» **Task goal**:
Every line of the material is to be repeated exactly as it stands.

» **Information shown**:
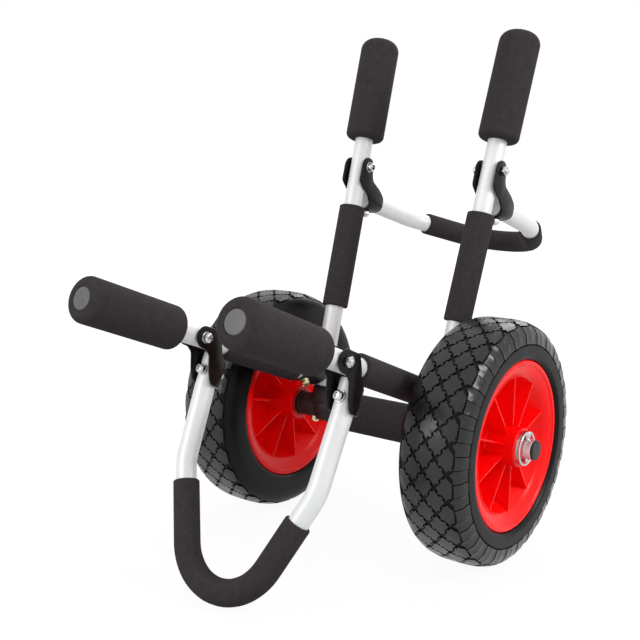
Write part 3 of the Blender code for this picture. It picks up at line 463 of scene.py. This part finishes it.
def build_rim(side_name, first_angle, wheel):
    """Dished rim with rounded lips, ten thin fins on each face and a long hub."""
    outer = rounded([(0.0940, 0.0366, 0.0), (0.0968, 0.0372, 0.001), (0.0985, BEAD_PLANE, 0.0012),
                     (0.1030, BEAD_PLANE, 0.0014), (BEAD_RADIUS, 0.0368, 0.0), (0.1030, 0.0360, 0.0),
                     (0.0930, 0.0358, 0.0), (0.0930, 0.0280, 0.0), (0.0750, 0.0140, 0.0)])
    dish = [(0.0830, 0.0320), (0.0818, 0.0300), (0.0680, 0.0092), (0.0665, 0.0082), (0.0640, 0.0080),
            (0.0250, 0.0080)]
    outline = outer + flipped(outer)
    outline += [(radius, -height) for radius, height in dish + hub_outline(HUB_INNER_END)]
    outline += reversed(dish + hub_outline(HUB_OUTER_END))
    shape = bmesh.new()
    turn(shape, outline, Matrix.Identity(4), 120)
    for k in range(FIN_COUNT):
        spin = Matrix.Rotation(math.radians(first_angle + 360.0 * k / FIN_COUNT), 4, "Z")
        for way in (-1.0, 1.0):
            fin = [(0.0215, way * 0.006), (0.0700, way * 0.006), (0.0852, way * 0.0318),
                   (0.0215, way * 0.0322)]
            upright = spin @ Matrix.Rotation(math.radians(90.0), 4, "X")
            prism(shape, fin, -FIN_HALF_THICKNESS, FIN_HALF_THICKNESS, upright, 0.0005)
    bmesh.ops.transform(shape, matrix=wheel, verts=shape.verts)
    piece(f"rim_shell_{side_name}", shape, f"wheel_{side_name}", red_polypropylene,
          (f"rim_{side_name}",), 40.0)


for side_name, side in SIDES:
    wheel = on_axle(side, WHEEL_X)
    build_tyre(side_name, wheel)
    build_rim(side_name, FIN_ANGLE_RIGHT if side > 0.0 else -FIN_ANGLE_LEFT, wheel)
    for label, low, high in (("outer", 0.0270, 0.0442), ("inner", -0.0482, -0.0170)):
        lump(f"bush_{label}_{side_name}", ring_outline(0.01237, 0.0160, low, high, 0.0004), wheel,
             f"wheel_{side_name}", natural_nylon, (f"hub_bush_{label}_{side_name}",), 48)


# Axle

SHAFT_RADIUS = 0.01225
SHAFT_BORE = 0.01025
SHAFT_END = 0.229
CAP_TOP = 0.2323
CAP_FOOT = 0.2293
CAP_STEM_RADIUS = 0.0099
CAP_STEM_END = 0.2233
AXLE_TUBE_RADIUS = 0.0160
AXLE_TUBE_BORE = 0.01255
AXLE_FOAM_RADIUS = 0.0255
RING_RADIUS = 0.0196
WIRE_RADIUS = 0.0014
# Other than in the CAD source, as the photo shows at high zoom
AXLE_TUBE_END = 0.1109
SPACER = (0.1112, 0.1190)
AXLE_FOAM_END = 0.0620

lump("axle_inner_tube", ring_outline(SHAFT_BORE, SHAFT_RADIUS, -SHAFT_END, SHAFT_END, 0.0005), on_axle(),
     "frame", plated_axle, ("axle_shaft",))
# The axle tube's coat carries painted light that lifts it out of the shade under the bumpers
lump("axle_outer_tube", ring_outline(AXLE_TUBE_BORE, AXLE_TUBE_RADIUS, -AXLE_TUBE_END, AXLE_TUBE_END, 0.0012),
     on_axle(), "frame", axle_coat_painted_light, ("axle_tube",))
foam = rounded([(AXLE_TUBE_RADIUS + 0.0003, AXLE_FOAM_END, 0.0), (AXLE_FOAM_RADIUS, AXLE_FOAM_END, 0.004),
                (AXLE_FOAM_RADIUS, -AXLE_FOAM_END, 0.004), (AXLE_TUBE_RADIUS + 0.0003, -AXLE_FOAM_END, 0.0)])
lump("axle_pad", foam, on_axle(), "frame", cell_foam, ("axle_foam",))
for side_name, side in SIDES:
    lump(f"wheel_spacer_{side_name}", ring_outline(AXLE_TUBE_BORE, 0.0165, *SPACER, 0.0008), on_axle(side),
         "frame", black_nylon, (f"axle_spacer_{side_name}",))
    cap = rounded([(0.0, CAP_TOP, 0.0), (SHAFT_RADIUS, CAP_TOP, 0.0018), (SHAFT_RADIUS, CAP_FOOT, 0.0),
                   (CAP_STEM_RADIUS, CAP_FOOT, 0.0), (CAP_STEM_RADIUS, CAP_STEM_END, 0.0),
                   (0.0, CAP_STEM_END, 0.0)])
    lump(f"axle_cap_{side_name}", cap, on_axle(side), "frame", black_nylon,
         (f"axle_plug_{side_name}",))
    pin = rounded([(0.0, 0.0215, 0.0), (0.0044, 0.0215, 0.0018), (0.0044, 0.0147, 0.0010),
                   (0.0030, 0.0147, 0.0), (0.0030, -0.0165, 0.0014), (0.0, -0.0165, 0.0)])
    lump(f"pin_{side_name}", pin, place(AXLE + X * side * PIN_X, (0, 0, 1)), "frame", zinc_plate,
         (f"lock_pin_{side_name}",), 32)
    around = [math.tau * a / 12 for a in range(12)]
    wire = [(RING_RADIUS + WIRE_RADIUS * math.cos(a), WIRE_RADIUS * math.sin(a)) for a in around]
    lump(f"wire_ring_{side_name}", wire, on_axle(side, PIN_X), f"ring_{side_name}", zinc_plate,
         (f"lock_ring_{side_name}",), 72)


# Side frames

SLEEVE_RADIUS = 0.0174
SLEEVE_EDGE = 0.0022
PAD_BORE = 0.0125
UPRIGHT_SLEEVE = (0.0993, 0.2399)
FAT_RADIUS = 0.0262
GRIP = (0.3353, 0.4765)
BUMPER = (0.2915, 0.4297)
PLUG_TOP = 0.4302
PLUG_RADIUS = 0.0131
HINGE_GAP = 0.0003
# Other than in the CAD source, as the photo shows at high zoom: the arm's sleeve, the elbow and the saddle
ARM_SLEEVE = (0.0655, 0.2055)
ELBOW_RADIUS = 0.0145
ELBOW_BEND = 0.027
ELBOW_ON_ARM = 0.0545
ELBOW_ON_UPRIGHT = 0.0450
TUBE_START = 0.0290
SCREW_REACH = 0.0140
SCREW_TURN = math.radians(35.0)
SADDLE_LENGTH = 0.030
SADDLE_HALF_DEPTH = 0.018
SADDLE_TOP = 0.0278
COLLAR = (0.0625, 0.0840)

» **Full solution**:
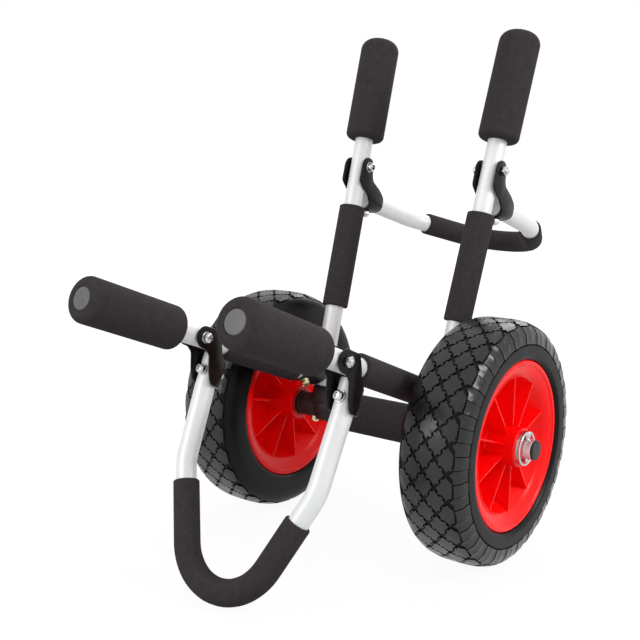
Write part 3 of the Blender code for this picture. It picks up at line 463 of scene.py. This part finishes it.
def build_rim(side_name, first_angle, wheel):
    """Dished rim with rounded lips, ten thin fins on each face and a long hub."""
    outer = rounded([(0.0940, 0.0366, 0.0), (0.0968, 0.0372, 0.001), (0.0985, BEAD_PLANE, 0.0012),
                     (0.1030, BEAD_PLANE, 0.0014), (BEAD_RADIUS, 0.0368, 0.0), (0.1030, 0.0360, 0.0),
                     (0.0930, 0.0358, 0.0), (0.0930, 0.0280, 0.0), (0.0750, 0.0140, 0.0)])
    dish = [(0.0830, 0.0320), (0.0818, 0.0300), (0.0680, 0.0092), (0.0665, 0.0082), (0.0640, 0.0080),
            (0.0250, 0.0080)]
    outline = outer + flipped(outer)
    outline += [(radius, -height) for radius, height in dish + hub_outline(HUB_INNER_END)]
    outline += reversed(dish + hub_outline(HUB_OUTER_END))
    shape = bmesh.new()
    turn(shape, outline, Matrix.Identity(4), 120)
    for k in range(FIN_COUNT):
        spin = Matrix.Rotation(math.radians(first_angle + 360.0 * k / FIN_COUNT), 4, "Z")
        for way in (-1.0, 1.0):
            fin = [(0.0215, way * 0.006), (0.0700, way * 0.006), (0.0852, way * 0.0318),
                   (0.0215, way * 0.0322)]
            upright = spin @ Matrix.Rotation(math.radians(90.0), 4, "X")
            prism(shape, fin, -FIN_HALF_THICKNESS, FIN_HALF_THICKNESS, upright, 0.0005)
    bmesh.ops.transform(shape, matrix=wheel, verts=shape.verts)
    piece(f"rim_shell_{side_name}", shape, f"wheel_{side_name}", red_polypropylene,
          (f"rim_{side_name}",), 40.0)


for side_name, side in SIDES:
    wheel = on_axle(side, WHEEL_X)
    build_tyre(side_name, wheel)
    build_rim(side_name, FIN_ANGLE_RIGHT if side > 0.0 else -FIN_ANGLE_LEFT, wheel)
    for label, low, high in (("outer", 0.0270, 0.0442), ("inner", -0.0482, -0.0170)):
        lump(f"bush_{label}_{side_name}", ring_outline(0.01237, 0.0160, low, high, 0.0004), wheel,
             f"wheel_{side_name}", natural_nylon, (f"hub_bush_{label}_{side_name}",), 48)


# Axle

SHAFT_RADIUS = 0.01225
SHAFT_BORE = 0.01025
SHAFT_END = 0.229
CAP_TOP = 0.2323
CAP_FOOT = 0.2293
CAP_STEM_RADIUS = 0.0099
CAP_STEM_END = 0.2233
AXLE_TUBE_RADIUS = 0.0160
AXLE_TUBE_BORE = 0.01255
AXLE_FOAM_RADIUS = 0.0255
RING_RADIUS = 0.0196
WIRE_RADIUS = 0.0014
# Other than in the CAD source, as the photo shows at high zoom
AXLE_TUBE_END = 0.1109
SPACER = (0.1112, 0.1190)
AXLE_FOAM_END = 0.0620

lump("axle_inner_tube", ring_outline(SHAFT_BORE, SHAFT_RADIUS, -SHAFT_END, SHAFT_END, 0.0005), on_axle(),
     "frame", plated_axle, ("axle_shaft",))
# The axle tube's coat carries painted light that lifts it out of the shade under the bumpers
lump("axle_outer_tube", ring_outline(AXLE_TUBE_BORE, AXLE_TUBE_RADIUS, -AXLE_TUBE_END, AXLE_TUBE_END, 0.0012),
     on_axle(), "frame", axle_coat_painted_light, ("axle_tube",))
foam = rounded([(AXLE_TUBE_RADIUS + 0.0003, AXLE_FOAM_END, 0.0), (AXLE_FOAM_RADIUS, AXLE_FOAM_END, 0.004),
                (AXLE_FOAM_RADIUS, -AXLE_FOAM_END, 0.004), (AXLE_TUBE_RADIUS + 0.0003, -AXLE_FOAM_END, 0.0)])
lump("axle_pad", foam, on_axle(), "frame", cell_foam, ("axle_foam",))
for side_name, side in SIDES:
    lump(f"wheel_spacer_{side_name}", ring_outline(AXLE_TUBE_BORE, 0.0165, *SPACER, 0.0008), on_axle(side),
         "frame", black_nylon, (f"axle_spacer_{side_name}",))
    cap = rounded([(0.0, CAP_TOP, 0.0), (SHAFT_RADIUS, CAP_TOP, 0.0018), (SHAFT_RADIUS, CAP_FOOT, 0.0),
                   (CAP_STEM_RADIUS, CAP_FOOT, 0.0), (CAP_STEM_RADIUS, CAP_STEM_END, 0.0),
                   (0.0, CAP_STEM_END, 0.0)])
    lump(f"axle_cap_{side_name}", cap, on_axle(side), "frame", black_nylon,
         (f"axle_plug_{side_name}",))
    pin = rounded([(0.0, 0.0215, 0.0), (0.0044, 0.0215, 0.0018), (0.0044, 0.0147, 0.0010),
                   (0.0030, 0.0147, 0.0), (0.0030, -0.0165, 0.0014), (0.0, -0.0165, 0.0)])
    lump(f"pin_{side_name}", pin, place(AXLE + X * side * PIN_X, (0, 0, 1)), "frame", zinc_plate,
         (f"lock_pin_{side_name}",), 32)
    around = [math.tau * a / 12 for a in range(12)]
    wire = [(RING_RADIUS + WIRE_RADIUS * math.cos(a), WIRE_RADIUS * math.sin(a)) for a in around]
    lump(f"wire_ring_{side_name}", wire, on_axle(side, PIN_X), f"ring_{side_name}", zinc_plate,
         (f"lock_ring_{side_name}",), 72)


# Side frames

SLEEVE_RADIUS = 0.0174
SLEEVE_EDGE = 0.0022
PAD_BORE = 0.0125
UPRIGHT_SLEEVE = (0.0993, 0.2399)
FAT_RADIUS = 0.0262
GRIP = (0.3353, 0.4765)
BUMPER = (0.2915, 0.4297)
PLUG_TOP = 0.4302
PLUG_RADIUS = 0.0131
HINGE_GAP = 0.0003
# Other than in the CAD source, as the photo shows at high zoom: the arm's sleeve, the elbow and the saddle
ARM_SLEEVE = (0.0655, 0.2055)
ELBOW_RADIUS = 0.0145
ELBOW_BEND = 0.027
ELBOW_ON_ARM = 0.0545
ELBOW_ON_UPRIGHT = 0.0450
TUBE_START = 0.0290
SCREW_REACH = 0.0140
SCREW_TURN = math.radians(35.0)
SADDLE_LENGTH = 0.030
SADDLE_HALF_DEPTH = 0.018
SADDLE_TOP = 0.0278
COLLAR = (0.0625, 0.0840)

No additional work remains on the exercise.